Evidentemente, con el paso del tiempo, también vamos aprendiendo a crear recursos que nos ayudan a volver a un estado de bienestar y equilibrio cuando algo de fuera nos desorganiza. Salimos a dar un paseo, ponemos una música tranquila, hacemos deporte, miramos al mar o al río, enfocamos la atención en nuestra respiración, escribimos, pintamos. Estas serían formas de auto-regulación que vamos desarrollando gradualmente, recordando que no lo terminamos de alcanzar ni en la infancia ni en la adolescencia, sino recién como jóvenes adultos.
Pero también buscamos a una persona cercana para conversar, o para acompañarnos en una actividad que nos gusta, o quedamos con alguien para reír un rato, o para llorar. También como personas adultas seguimos buscando y necesitando a otras personas para ayudarnos a reencontrar nuestro centro. Estas son maneras de co-regularnos con la presencia de otro (regulación en la díada). Y siempre, SIEMPRE, esta manera de regulación será tremendamente más eficaz que la anterior porque, como he dicho antes, somos seres biológicamente relacionales e inter-dependientes.
CÓMO ESTO INFLUYE EN EL TRABAJO CON LA INFANCIA
Para empezar, nos hace situarnos de una forma más realista ante las criaturas. Demasiadas veces, estamos intentando que cumplan con algo que no se puede alcanzar: en este caso, la capacidad de “calmarse” por si mismos siendo niñ@s o adolescentes. Calmarse es una forma de decirlo, podríamos decir que sepan relajarse, o sencillamente dejar de molestar y hacer ruido porque molesta.
Sabiendo que somos necesarios en esa función de co-reguladores, podemos dejar a un lado toda una serie de propuestas y actitudes habituales en la educación. Por ejemplo el time-out o tiempo fuera , que defiende dejar a un niño que esté enfadado sólo hasta que “se le pase”, o la “silla de pensar”, que es muy semejante, o retirar totalmente la atención o presencia física cuando hay un llanto “sin motivo”. Ya ni hablemos de las amenazas o chantajes que pretenden que, por la vergüenza, las criaturas abandonen su estado emocional y vuelvan a ser seres “racionales” y “razonables”. Todo lo que sea quitarnos de la ecuación hace más daño y empeora la maduración emocional de la infancia.

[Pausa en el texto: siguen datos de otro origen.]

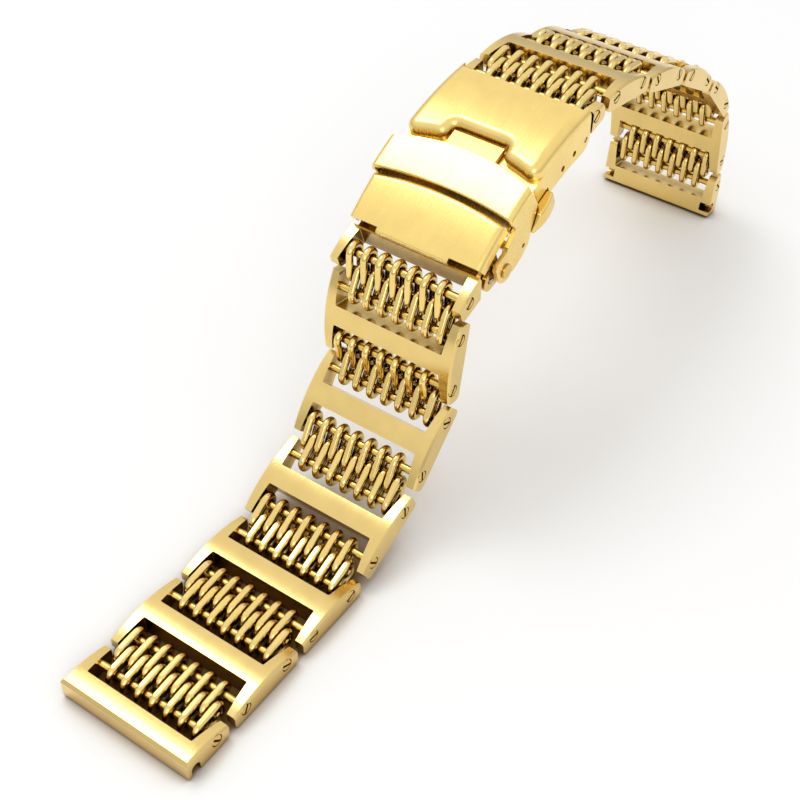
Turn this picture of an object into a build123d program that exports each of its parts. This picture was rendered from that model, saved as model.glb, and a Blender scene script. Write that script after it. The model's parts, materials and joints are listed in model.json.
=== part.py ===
from build123d import *
import os
from math import cos, degrees, hypot, radians, sin, sqrt

# A shark mesh watch bracelet with a folding clasp, draped in an arch with both ends on a table.
# Millimetres. X runs along the strap from the near case end to the far one, Y across, Z up.

# Strap
strap_width = 22.0
link_thick = 3.4
crossbar_width = 3.25
rod_offset = 4.18
rod_depth = 1.53
arm_past_rod = 2.28
arm_root = 1.9
arm_tip = 1.4
arm_drop = 1.05
link_round = 0.3
opening_round = 0.2
heel_round = 0.9

# Rods and their screw heads
rod_radius = 0.6
fit_gap = 0.03
head_gap = 0.06
head_radius = 0.88
head_height = 0.7
slot_width = 0.36
slot_depth = 0.45
rod_bevel = 0.12
middle_rod_gap = 0.25

# Rings
row_length = 2.9
wire_radius = 0.55
ring_play = 0.08
ring_pitch = 2.5
ring_count = 7
ring_slant = 3.0
ring_flat = 0.06

# Case end links
end_bar_width = 3.1
end_chamfer = 0.45
spring_bore_radius = 0.8
spring_bore_depth = 2.35
spring_bore_inset = 1.5
spring_notch_length = 2.0

# Clasp end links: the tube's place from the rod, and the shoulder that faces the clasp
tube_below = 1.75
bridge_overlap = 0.75
near_bridge_ahead = 3.0
near_tube_ahead = 5.3
near_shoulder_top = 3.3
near_shoulder_low = 2.2
far_tube_ahead = 3.15
far_shoulder_top = 0.55
far_shoulder_low = 1.58
tube_radius = 1.15
bridge_top = 0.35
spring_bar_radius = 0.6
spring_tip_radius = 0.42
near_tip_past = 0.15
far_tip_inset = 0.1

# Clasp cover, with lengths along its arc and depths below its outer face
cover_radius = 47.4
cover_rise = 2.19
cover_wall = 0.9
cover_end = 15.95
top_end = 15.0
side_depth = 6.5
side_corner = 2.2
rim_round = 1.45
front_mid = 2.4
front_side = 0.3
front_corner = 1.6
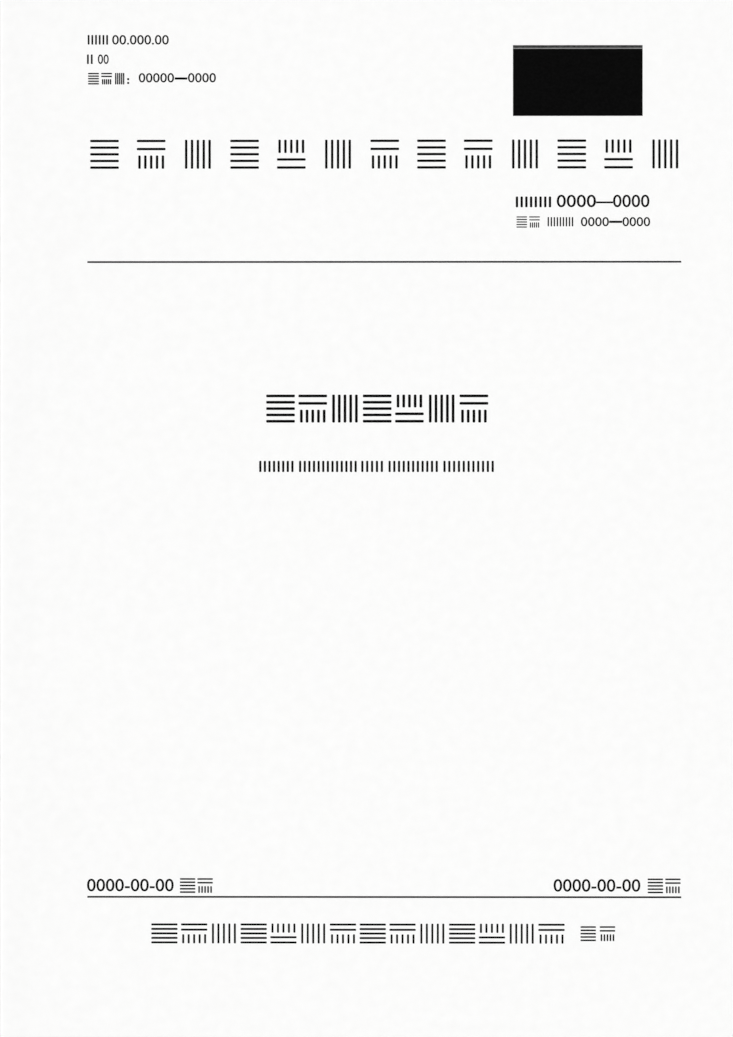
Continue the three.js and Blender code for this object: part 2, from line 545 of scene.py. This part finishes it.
# A block is cut into strips, in mm, and a round corner has points at this share of its radius.
strip_width = 2.5
corner_share = 0.3


def ink_finish(name, tone, mottle, per_metre):
    """Offset ink, matt on uncoated paper, and a little thin in places."""
    material, tree, place = new_finish(name)
    speckle = noise(tree, place, per_metre, detail=3)
    stretch = {"Value": speckle, "From Min": 0.3, "From Max": 0.7}
    thinness = node(tree, "ShaderNodeMapRange", stretch).outputs["Result"]
    full_ink = (tone, tone, tone)
    thin_ink = (tone + mottle, tone + mottle, tone + mottle)
    looks = {
        "Base Color": mixed_colour(tree, thinness, full_ink, thin_ink),
        "Roughness": 0.7,
        "Specular IOR Level": 0.03,
    }
    feed_shader(tree, looks)
    return material


black_ink = ink_finish("black_ink", tone=0.0008, mottle=0.002, per_metre=1600)
worn_ink = ink_finish("worn_black_ink", tone=0.0, mottle=0.09, per_metre=2800)
hairline_ink = ink_finish("hairline_ink", tone=0.21, mottle=0.06, per_metre=1600)


def cover_print_z(x, y):
    """Height of the cover's upper face, which the film follows."""
    return front_leaf_z(x - fold_x, y, cover_outer, text_sheets)


# A ruled square's bands: where each starts and the share of the height that it takes, how many
# strokes it has, and whether they are upright.
all_level = [(0.0, 1.0, 5, False)]
all_upright = [(0.0, 1.0, 5, True)]
level_over_upright = [(0.0, 0.36, 2, False), (0.54, 0.46, 5, True)]
upright_over_level = [(0.0, 0.46, 5, True), (0.64, 0.36, 2, False)]
square_rulings = [
    all_level,
    level_over_upright,
    all_upright,
    all_level,
    upright_over_level,
    all_upright,
    level_over_upright,
]


class PrintForme:
    """Gathers inked shapes, in mm from the page's left and top edges, and prints them."""

    def __init__(self, name, paper_z):
        self.name = name
        self.paper_z = paper_z
        self.points = []
        self.faces = []
        self.inks = []
        self.face_inks = []

    def add(self, points, faces, finish):
        """Adds a film's points, whose third value is 0 on the paper and 1 on the film's face."""
        if finish not in self.inks:
            self.inks.append(finish)
        first = len(self.points)
        self.points += points
        self.faces += [tuple(first + k for k in face) for face in faces]
        self.face_inks += [self.inks.index(finish)] * len(faces)

    def block(self, left, top, width, height, finish, corner=0.0):
        """A block, with round corners where asked, in strips fine enough to follow the paper."""
        columns = math.ceil(width / strip_width)
        rows = math.ceil(height / strip_width)
        xs = [corner + (width - 2 * corner) * k / columns for k in range(columns + 1)]
        if corner:
            step = corner * corner_share
            xs = [0.0, step] + xs + [width - step, width]
        points = []
        for film_side in (1, 0):
            for x in xs:
                inside = max(0.0, corner - min(x, width - x))
                cut = corner - math.sqrt(corner**2 - inside**2)
                for row in range(rows + 1):
                    y = cut + (height - 2 * cut) * row / rows
                    points.append((left + x, top + y, film_side))
        quads = np.concatenate(sheet_quads(len(xs), rows + 1))
        self.add(points, quads.tolist(), finish)

    def ruled(self, left, top, width, height, stroke, strokes, upright):
        """A place filled with parallel strokes, from edge to edge."""
        corner = stroke * stroke_rounding
        span = (width if upright else height) - stroke
        for k in range(strokes):
            aside = span * k / (strokes - 1)
            if upright:
                self.block(left + aside, top, stroke, height, black_ink, corner)
            else:
                self.block(left, top + aside, width, stroke, black_ink, corner)

    def characters(self, count, left, top, step, width, height, stroke):
        """A run of ruled squares, one for each character."""
        for k in range(count):
            for start, share, strokes, upright in square_rulings[k % len(square_rulings)]:
                inset = upright_inset * stroke if upright else 0
                self.ruled(
                    left + step * k + inset,
                    top + height * start,
                    width - 2 * inset,
                    height * share,
                    stroke,
                    strokes,
                    upright,
                )

    def word(self, left, top, width, height, stroke):
        """A word in Latin type, as a row of upright strokes."""
        strokes = 1 + round((width - stroke) / (word_pitch * stroke))
        self.ruled(left, top, width, height, stroke, strokes, upright=True)

    def figures(self, text, left, top, width, height):
        """Plain figures, set to fill a line from its left to its right edge."""
        type_line = bpy.data.curves.new("figures", "FONT")
        type_line.body = text
        type_line.offset = 0.008
        type_line.extrude = 0.5
        type_line.resolution_u = 4
        setting = placed("figures", type_line)
        bpy.context.view_layer.update()
        shape = setting.evaluated_get(bpy.context.evaluated_depsgraph_get()).to_mesh()
        solid = np.array([point.co for point in shape.vertices])
        faces = [tuple(face.vertices) for face in shape.polygons]
        low, high = solid.min(axis=0), solid.max(axis=0)
        share = (solid - low) / (high - low)
        xs = left + share[:, 0] * width
        ys = top + (1 - share[:, 1]) * height
        self.add(np.stack([xs, ys, share[:, 2]], axis=1).tolist(), faces, black_ink)
        bpy.data.objects.remove(setting)
        bpy.data.curves.remove(type_line)

    def print(self):
        """Lays the gathered film on the paper, as one mesh with a closed shell for each shape in
        it.
        """
        shapes = np.array(self.points)
        x = page_left + shapes[:, 0] * mm
        y = page_top - shapes[:, 1] * mm
        z = self.paper_z(x, y) + ink_depth * (ink_lift + shapes[:, 2])
        mesh = bpy.data.meshes.new(self.name)
        mesh.from_pydata(np.stack([x, y, z], axis=1).tolist(), [], self.faces)
        for finish in self.inks:
            mesh.materials.append(finish)
        mesh.polygons.foreach_set("material_index", np.array(self.face_inks, np.int32))
        turn_outward(mesh, ink_weld)
        return placed(self.name, mesh)


rules = PrintForme("printed_rules", cover_print_z)
for top in (74.85, 256.55):
    rules.block(left=25.1, top=top, width=169.9, height=0.48, finish=black_ink)

# The block's bands are parted by a hair, because bands that share points make no closed film.
masthead = PrintForme("printed_masthead", cover_print_z)
band_gap = 0.004
for top, height, finish in (
    (13.13, 0.75, worn_ink),
    (13.88, 0.3, hairline_ink),
    (14.18, 19.18, black_ink),
):
    masthead.block(left=146.9, top=top, width=37.05, height=height - band_gap, finish=finish)
masthead.characters(13, left=25.9, top=40.1, step=13.37, width=8.2, height=8.3, stroke=0.68)

# Three short lines at the upper left, and two below the block at the right.
numbers = PrintForme("printed_numbers", cover_print_z)
numbers.word(left=25.2, top=10.1, width=5.8, height=2.75, stroke=0.50)
numbers.figures("00.000.00", left=32.2, top=10.1, width=16.2, height=2.75)
numbers.word(left=25.0, top=15.65, width=1.6, height=2.75, stroke=0.50)
numbers.figures("00", left=28.1, top=15.65, width=3.1, height=2.75)
numbers.characters(3, left=25.3, top=20.95, step=3.75, width=3.1, height=3.3, stroke=0.38)
for top in (22.45, 23.55):
    numbers.block(left=36.5, top=top, width=0.55, height=0.55, finish=black_ink)
numbers.figures("00000", left=39.8, top=21.0, width=10.1, height=2.7)
numbers.block(left=50.1, top=22.25, width=3.6, height=0.62, finish=black_ink)
numbers.figures("0000", left=53.9, top=21.0, width=8.0, height=2.7)
numbers.word(left=147.7, top=56.4, width=10.1, height=3.1, stroke=0.66)
numbers.figures("0000", left=159.4, top=55.9, width=11.2, height=3.6)
numbers.block(left=170.6, top=57.85, width=4.9, height=0.5, finish=black_ink)
numbers.figures("0000", left=175.5, top=55.9, width=10.4, height=3.6)
numbers.characters(2, left=147.9, top=62.1, step=3.65, width=3.0, height=3.2, stroke=0.31)
numbers.word(left=156.8, top=62.3, width=7.3, height=2.65, stroke=0.38)
numbers.figures("0000", left=166.3, top=62.3, width=8.0, height=2.65)
numbers.block(left=174.4, top=63.35, width=3.7, height=0.62, finish=black_ink)
numbers.figures("0000", left=178.2, top=62.3, width=7.9, height=2.65)

title = PrintForme("printed_title", cover_print_z)
title.characters(7, left=76.3, top=113.05, step=9.22, width=8.2, height=8.0, stroke=0.76)
for left, right in ((74.3, 84.1), (85.7, 102.2), (103.5, 109.7), (111.3, 125.4), (127.0, 141.4)):
    title.word(left=left, top=132.0, width=right - left, height=3.2, stroke=0.62)

dates = PrintForme("printed_dates", cover_print_z)
for left in (25.0, 158.5):
    dates.figures("0000-00-00", left=left, top=251.6, width=24.8, height=3.65)
for left in (51.6, 185.4):
    dates.characters(2, left=left, top=251.45, step=5.0, width=4.4, height=4.2, stroke=0.44)

imprint = PrintForme("printed_imprint", cover_print_z)
imprint.characters(14, left=43.4, top=264.4, step=8.52, width=7.5, height=5.7, stroke=0.56)
imprint.characters(2, left=166.2, top=265.1, step=5.5, width=4.4, height=4.25, stroke=0.44)

for forme in (rules, masthead, numbers, title, dates, imprint):
    printed = forme.print()
    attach(printed, "front_cover")

# Print on the first page
# The first text page carries a contents list in the same ink: a heading, and lines that end in
# dot leaders and a page number. Its characters too are plain ruled squares.
line_lengths = [4, 6, 11, 9, 7, 14, 10, 8, 12, 9, 6, 11]
page_numbers = [2, 3, 3, 4, 4, 5, 6, 7, 8, 9, 11, 12]
lines_left = 25.2
lines_top = 49.0
line_pitch = 7.4
character_pitch = 3.85
dots_gap = 1.5
dots_end = 187.5
dot_pitch = 1.5
dot_drop = 2.6
dot_size = 0.35
numbers_end = 194.8
figure_drop = 0.3
figure_width = 1.9
figure_height = 2.7

first_page_radius = fold_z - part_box("text_sheet_1")[0].z


def first_page_z(x, y):
    """Height of the first page, which the film follows."""
    return front_leaf_z(x - fold_x, y, first_page_radius, text_sheets - 1)


contents = PrintForme("printed_contents", first_page_z)
contents.characters(2, left=98.0, top=32.0, step=8.4, width=5.6, height=5.6, stroke=0.48)
for line, (length, number) in enumerate(zip(line_lengths, page_numbers)):
    top = lines_top + line_pitch * line
    contents.characters(
        length, left=lines_left, top=top, step=character_pitch, width=3.3, height=3.2, stroke=0.30
    )
    dots_start = lines_left + character_pitch * length + dots_gap
    for k in range(int((dots_end - dots_start) / dot_pitch)):
        dot_left = dots_end - dot_pitch * (k + 1)
        contents.block(dot_left, top + dot_drop, dot_size, dot_size, black_ink)
    number_width = figure_width * len(str(number))
    number_left = numbers_end - number_width
    contents.figures(str(number), number_left, top + figure_drop, number_width, figure_height)
contents.figures("1", left=193.4, top=277.0, width=1.3, height=figure_height)
listed = contents.print()
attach(listed, "bound_sheets")

# Table, lights and camera
# The booklet lies on a plain pale table under broad soft lamps. The camera looks straight down
# on the page from far off, and the page fills its picture.
table_reach = 4.0
table_z = -0.02 * mm
table_corners = [(-1, -1), (1, -1), (1, 1), (-1, 1)]
table_points = [(table_reach * x, table_reach * y, table_z) for x, y in table_corners]
table_mesh = bpy.data.meshes.new("table_top")
table_mesh.from_pydata(table_points, [], [(0, 1, 2, 3)])
table_finish = bpy.data.materials.new("pale_table")
table_finish.use_nodes = True
table_looks = {"Base Color": (0.58, 0.58, 0.585, 1), "Roughness": 0.9, "Specular IOR Level": 0}
feed_shader(table_finish.node_tree, table_looks)
table_mesh.materials.append(table_finish)
table_top = placed("table_top", table_mesh)
table_top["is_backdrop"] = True


def soft_lamp(name, place, spread_deg, strength):
    """A broad, far lamp that lights the whole table evenly from one side."""
    lamp = bpy.data.lights.new(name, "SUN")
    lamp.angle = math.radians(spread_deg)
    lamp.energy = strength
    hung = placed(name, lamp)
    hung.location = place
    hung.rotation_mode = "QUATERNION"
    hung.rotation_quaternion = (-Vector(place)).to_track_quat("-Z", "Y")


soft_lamp("key_lamp", (-1.45, 1.15, 2.0), spread_deg=22, strength=2.15)
soft_lamp("fill_lamp", (1.6, -0.9, 1.8), spread_deg=44, strength=0.77)

# The studio is as bright round its foot as the table, and dimmer overhead.
studio = bpy.data.worlds.new("studio")
studio.use_nodes = True
sky = studio.node_tree
facing = node(sky, "ShaderNodeTexCoord", {}).outputs["Generated"]
skyward = node(sky, "ShaderNodeSeparateXYZ", {"Vector": facing}).outputs["Z"]
glow = mixed_colour(sky, skyward, (0.62, 0.62, 0.624), (0.27, 0.27, 0.27))
feed(sky, sky.nodes["Background"], {"Color": glow})
bpy.context.scene.world = studio

# At this height the page's length, seen level with the fold, fills the long side of the film.
lens_mm = 180
film_mm = 36
page_height = head_y - tail_y
camera_data = bpy.data.cameras.new("camera")
camera_data.lens = lens_mm
camera_data.sensor_width = film_mm
camera_data.clip_start = 0.01
camera = placed("camera", camera_data)
camera.location = (0, 0, fold_z + page_height * lens_mm / film_mm)
bpy.context.scene.camera = camera

bpy.context.scene.view_settings.view_transform = "Standard"

low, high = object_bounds()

Incluso el intentar dialogar con una niña, un niño, en mitad de su descarga emocional, es una intervención que le saca de su experiencia real y legítima e intenta llevarle al campo de la palabra, campo que dominamos ampliamente como adultos pero que apenas están empezando a rastrear los más pequeños. Vamos, que perderán siempre, tanto la capacidad de argumentar y explicar qué les pasa, cómo la experiencia de la emoción en si misma.
Creo que muchas veces recurrimos a esas técnicas sencillamente porque no sabemos qué hacer, o ni sabemos qué hay otras maneras, no sólo más respetuosas sino también más eficaces. ¿O acaso alguna criatura ha conseguido “gestionar” mejor sus emociones ante cualquiera de esas técnicas conductistas? Si acaso, han interrumpido su proceso fisiológico porque saben que, si no, no serán queridos ni aceptados. Así, desde muy temprano aprenden a reprimir, esconder y negar su realidad. Nada más contraproducente para alcanzar la tan anhelada “autonomía” emocional.
La verdadera madurez emocional sólo se logra cuando cada ser humano consigue ser quien es, estar como está, sentir lo que siente, sin tener que desconectarse en nombre de la pertenencia o de mantener la relación con el otro. Es decir que en nombre de la autonomía perpetuamos un gran abandono de la infancia, transmitiendo un rechazo a que se muestren como son, a que estén como están, a sentir lo que sienten. Justo justo lo contrario a lo que verdaderamente necesitan.